▶ _DATA LISTING_:
((
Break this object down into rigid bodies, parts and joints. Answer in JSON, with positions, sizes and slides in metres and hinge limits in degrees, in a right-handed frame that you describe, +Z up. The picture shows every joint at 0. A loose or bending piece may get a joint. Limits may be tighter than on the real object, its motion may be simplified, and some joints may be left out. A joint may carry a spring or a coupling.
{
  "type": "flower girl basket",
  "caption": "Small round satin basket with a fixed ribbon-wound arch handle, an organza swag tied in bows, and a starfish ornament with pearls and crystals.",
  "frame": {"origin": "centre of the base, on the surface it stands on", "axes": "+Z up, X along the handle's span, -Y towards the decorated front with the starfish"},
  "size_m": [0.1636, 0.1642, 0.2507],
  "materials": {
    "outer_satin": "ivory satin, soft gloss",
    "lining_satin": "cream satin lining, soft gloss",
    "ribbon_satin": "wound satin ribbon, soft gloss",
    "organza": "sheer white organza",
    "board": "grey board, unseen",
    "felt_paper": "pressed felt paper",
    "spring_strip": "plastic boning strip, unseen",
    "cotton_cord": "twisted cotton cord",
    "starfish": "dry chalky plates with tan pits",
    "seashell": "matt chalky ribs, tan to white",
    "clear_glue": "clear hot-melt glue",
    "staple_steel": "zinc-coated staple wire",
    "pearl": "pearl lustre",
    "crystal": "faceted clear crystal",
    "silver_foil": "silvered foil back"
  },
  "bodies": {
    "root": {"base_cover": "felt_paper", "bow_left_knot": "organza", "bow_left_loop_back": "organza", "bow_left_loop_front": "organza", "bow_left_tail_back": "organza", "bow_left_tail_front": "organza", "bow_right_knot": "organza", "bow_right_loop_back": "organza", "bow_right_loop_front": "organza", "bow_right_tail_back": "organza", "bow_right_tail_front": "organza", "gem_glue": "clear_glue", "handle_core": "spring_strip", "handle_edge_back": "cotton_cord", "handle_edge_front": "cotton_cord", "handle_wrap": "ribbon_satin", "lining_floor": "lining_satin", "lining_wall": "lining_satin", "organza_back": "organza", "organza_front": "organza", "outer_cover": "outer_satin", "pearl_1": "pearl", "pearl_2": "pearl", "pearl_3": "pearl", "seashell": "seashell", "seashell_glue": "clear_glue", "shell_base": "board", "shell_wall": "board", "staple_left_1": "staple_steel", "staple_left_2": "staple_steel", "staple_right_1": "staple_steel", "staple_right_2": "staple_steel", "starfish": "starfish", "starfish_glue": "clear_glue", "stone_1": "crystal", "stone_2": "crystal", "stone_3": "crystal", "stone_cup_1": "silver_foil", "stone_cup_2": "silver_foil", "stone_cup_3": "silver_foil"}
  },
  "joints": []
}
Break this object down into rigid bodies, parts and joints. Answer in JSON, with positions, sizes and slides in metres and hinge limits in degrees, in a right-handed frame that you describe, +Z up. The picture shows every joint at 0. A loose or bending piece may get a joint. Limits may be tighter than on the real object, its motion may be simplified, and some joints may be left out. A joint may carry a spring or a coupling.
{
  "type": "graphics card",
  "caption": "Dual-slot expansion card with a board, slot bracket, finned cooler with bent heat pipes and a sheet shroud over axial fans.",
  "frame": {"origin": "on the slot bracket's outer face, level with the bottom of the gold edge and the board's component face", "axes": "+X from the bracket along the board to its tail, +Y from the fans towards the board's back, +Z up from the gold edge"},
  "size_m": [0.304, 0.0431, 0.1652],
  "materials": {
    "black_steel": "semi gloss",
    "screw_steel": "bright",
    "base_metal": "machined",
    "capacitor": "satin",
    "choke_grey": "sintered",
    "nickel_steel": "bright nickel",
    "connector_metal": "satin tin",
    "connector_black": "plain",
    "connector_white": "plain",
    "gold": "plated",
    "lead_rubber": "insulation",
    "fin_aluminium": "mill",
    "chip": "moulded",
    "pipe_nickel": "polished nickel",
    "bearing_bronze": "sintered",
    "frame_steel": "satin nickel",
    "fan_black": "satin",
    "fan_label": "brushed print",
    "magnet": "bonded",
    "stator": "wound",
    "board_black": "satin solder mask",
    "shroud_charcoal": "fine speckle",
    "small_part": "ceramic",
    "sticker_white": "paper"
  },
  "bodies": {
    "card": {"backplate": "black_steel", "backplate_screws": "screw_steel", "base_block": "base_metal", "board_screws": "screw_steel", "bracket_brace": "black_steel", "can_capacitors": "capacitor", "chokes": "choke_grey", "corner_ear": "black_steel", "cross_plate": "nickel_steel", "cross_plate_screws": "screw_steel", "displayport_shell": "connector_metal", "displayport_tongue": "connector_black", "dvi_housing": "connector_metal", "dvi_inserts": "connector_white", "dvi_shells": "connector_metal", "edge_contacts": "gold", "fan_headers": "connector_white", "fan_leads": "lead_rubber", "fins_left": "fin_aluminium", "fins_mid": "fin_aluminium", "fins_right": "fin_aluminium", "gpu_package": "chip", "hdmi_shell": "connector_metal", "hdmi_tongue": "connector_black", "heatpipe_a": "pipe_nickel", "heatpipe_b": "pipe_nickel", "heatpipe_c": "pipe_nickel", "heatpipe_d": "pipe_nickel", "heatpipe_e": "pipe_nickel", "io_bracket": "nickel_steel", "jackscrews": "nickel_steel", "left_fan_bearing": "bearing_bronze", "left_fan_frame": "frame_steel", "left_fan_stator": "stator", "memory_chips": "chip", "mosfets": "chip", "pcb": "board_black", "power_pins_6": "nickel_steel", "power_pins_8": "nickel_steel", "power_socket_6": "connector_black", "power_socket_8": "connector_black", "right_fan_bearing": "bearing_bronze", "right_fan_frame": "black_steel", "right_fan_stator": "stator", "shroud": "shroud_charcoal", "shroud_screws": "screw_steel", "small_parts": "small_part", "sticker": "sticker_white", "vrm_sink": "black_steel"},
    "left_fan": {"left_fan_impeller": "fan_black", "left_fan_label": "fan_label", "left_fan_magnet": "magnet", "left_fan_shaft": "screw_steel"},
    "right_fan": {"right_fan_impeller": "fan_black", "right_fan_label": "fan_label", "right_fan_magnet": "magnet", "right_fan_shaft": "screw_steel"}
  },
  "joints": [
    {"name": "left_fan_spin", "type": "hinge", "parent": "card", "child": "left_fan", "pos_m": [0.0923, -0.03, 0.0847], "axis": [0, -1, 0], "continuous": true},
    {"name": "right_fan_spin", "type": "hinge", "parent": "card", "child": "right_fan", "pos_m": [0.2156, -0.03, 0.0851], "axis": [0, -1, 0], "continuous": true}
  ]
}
))
▶ _PROBLEM REQUIREMENTS_:
Output each entry precisely as given.

▶ _COMPLETED EXERCISE_:
Break this object down into rigid bodies, parts and joints. Answer in JSON, with positions, sizes and slides in metres and hinge limits in degrees, in a right-handed frame that you describe, +Z up. The picture shows every joint at 0. A loose or bending piece may get a joint. Limits may be tighter than on the real object, its motion may be simplified, and some joints may be left out. A joint may carry a spring or a coupling.
{
  "type": "flower girl basket",
  "caption": "Small round satin basket with a fixed ribbon-wound arch handle, an organza swag tied in bows, and a starfish ornament with pearls and crystals.",
  "frame": {"origin": "centre of the base, on the surface it stands on", "axes": "+Z up, X along the handle's span, -Y towards the decorated front with the starfish"},
  "size_m": [0.1636, 0.1642, 0.2507],
  "materials": {
    "outer_satin": "ivory satin, soft gloss",
    "lining_satin": "cream satin lining, soft gloss",
    "ribbon_satin": "wound satin ribbon, soft gloss",
    "organza": "sheer white organza",
    "board": "grey board, unseen",
    "felt_paper": "pressed felt paper",
    "spring_strip": "plastic boning strip, unseen",
    "cotton_cord": "twisted cotton cord",
    "starfish": "dry chalky plates with tan pits",
    "seashell": "matt chalky ribs, tan to white",
    "clear_glue": "clear hot-melt glue",
    "staple_steel": "zinc-coated staple wire",
    "pearl": "pearl lustre",
    "crystal": "faceted clear crystal",
    "silver_foil": "silvered foil back"
  },
  "bodies": {
    "root": {"base_cover": "felt_paper", "bow_left_knot": "organza", "bow_left_loop_back": "organza", "bow_left_loop_front": "organza", "bow_left_tail_back": "organza", "bow_left_tail_front": "organza", "bow_right_knot": "organza", "bow_right_loop_back": "organza", "bow_right_loop_front": "organza", "bow_right_tail_back": "organza", "bow_right_tail_front": "organza", "gem_glue": "clear_glue", "handle_core": "spring_strip", "handle_edge_back": "cotton_cord", "handle_edge_front": "cotton_cord", "handle_wrap": "ribbon_satin", "lining_floor": "lining_satin", "lining_wall": "lining_satin", "organza_back": "organza", "organza_front": "organza", "outer_cover": "outer_satin", "pearl_1": "pearl", "pearl_2": "pearl", "pearl_3": "pearl", "seashell": "seashell", "seashell_glue": "clear_glue", "shell_base": "board", "shell_wall": "board", "staple_left_1": "staple_steel", "staple_left_2": "staple_steel", "staple_right_1": "staple_steel", "staple_right_2": "staple_steel", "starfish": "starfish", "starfish_glue": "clear_glue", "stone_1": "crystal", "stone_2": "crystal", "stone_3": "crystal", "stone_cup_1": "silver_foil", "stone_cup_2": "silver_foil", "stone_cup_3": "silver_foil"}
  },
  "joints": []
}
Break this object down into rigid bodies, parts and joints. Answer in JSON, with positions, sizes and slides in metres and hinge limits in degrees, in a right-handed frame that you describe, +Z up. The picture shows every joint at 0. A loose or bending piece may get a joint. Limits may be tighter than on the real object, its motion may be simplified, and some joints may be left out. A joint may carry a spring or a coupling.
{
  "type": "graphics card",
  "caption": "Dual-slot expansion card with a board, slot bracket, finned cooler with bent heat pipes and a sheet shroud over axial fans.",
  "frame": {"origin": "on the slot bracket's outer face, level with the bottom of the gold edge and the board's component face", "axes": "+X from the bracket along the board to its tail, +Y from the fans towards the board's back, +Z up from the gold edge"},
  "size_m": [0.304, 0.0431, 0.1652],
  "materials": {
    "black_steel": "semi gloss",
    "screw_steel": "bright",
    "base_metal": "machined",
    "capacitor": "satin",
    "choke_grey": "sintered",
    "nickel_steel": "bright nickel",
    "connector_metal": "satin tin",
    "connector_black": "plain",
    "connector_white": "plain",
    "gold": "plated",
    "lead_rubber": "insulation",
    "fin_aluminium": "mill",
    "chip": "moulded",
    "pipe_nickel": "polished nickel",
    "bearing_bronze": "sintered",
    "frame_steel": "satin nickel",
    "fan_black": "satin",
    "fan_label": "brushed print",
    "magnet": "bonded",
    "stator": "wound",
    "board_black": "satin solder mask",
    "shroud_charcoal": "fine speckle",
    "small_part": "ceramic",
    "sticker_white": "paper"
  },
  "bodies": {
    "card": {"backplate": "black_steel", "backplate_screws": "screw_steel", "base_block": "base_metal", "board_screws": "screw_steel", "bracket_brace": "black_steel", "can_capacitors": "capacitor", "chokes": "choke_grey", "corner_ear": "black_steel", "cross_plate": "nickel_steel", "cross_plate_screws": "screw_steel", "displayport_shell": "connector_metal", "displayport_tongue": "connector_black", "dvi_housing": "connector_metal", "dvi_inserts": "connector_white", "dvi_shells": "connector_metal", "edge_contacts": "gold", "fan_headers": "connector_white", "fan_leads": "lead_rubber", "fins_left": "fin_aluminium", "fins_mid": "fin_aluminium", "fins_right": "fin_aluminium", "gpu_package": "chip", "hdmi_shell": "connector_metal", "hdmi_tongue": "connector_black", "heatpipe_a": "pipe_nickel", "heatpipe_b": "pipe_nickel", "heatpipe_c": "pipe_nickel", "heatpipe_d": "pipe_nickel", "heatpipe_e": "pipe_nickel", "io_bracket": "nickel_steel", "jackscrews": "nickel_steel", "left_fan_bearing": "bearing_bronze", "left_fan_frame": "frame_steel", "left_fan_stator": "stator", "memory_chips": "chip", "mosfets": "chip", "pcb": "board_black", "power_pins_6": "nickel_steel", "power_pins_8": "nickel_steel", "power_socket_6": "connector_black", "power_socket_8": "connector_black", "right_fan_bearing": "bearing_bronze", "right_fan_frame": "black_steel", "right_fan_stator": "stator", "shroud": "shroud_charcoal", "shroud_screws": "screw_steel", "small_parts": "small_part", "sticker": "sticker_white", "vrm_sink": "black_steel"},
    "left_fan": {"left_fan_impeller": "fan_black", "left_fan_label": "fan_label", "left_fan_magnet": "magnet", "left_fan_shaft": "screw_steel"},
    "right_fan": {"right_fan_impeller": "fan_black", "right_fan_label": "fan_label", "right_fan_magnet": "magnet", "right_fan_shaft": "screw_steel"}
  },
  "joints": [
    {"name": "left_fan_spin", "type": "hinge", "parent": "card", "child": "left_fan", "pos_m": [0.0923, -0.03, 0.0847], "axis": [0, -1, 0], "continuous": true},
    {"name": "right_fan_spin", "type": "hinge", "parent": "card", "child": "right_fan", "pos_m": [0.2156, -0.03, 0.0851], "axis": [0, -1, 0], "continuous": true}
  ]
}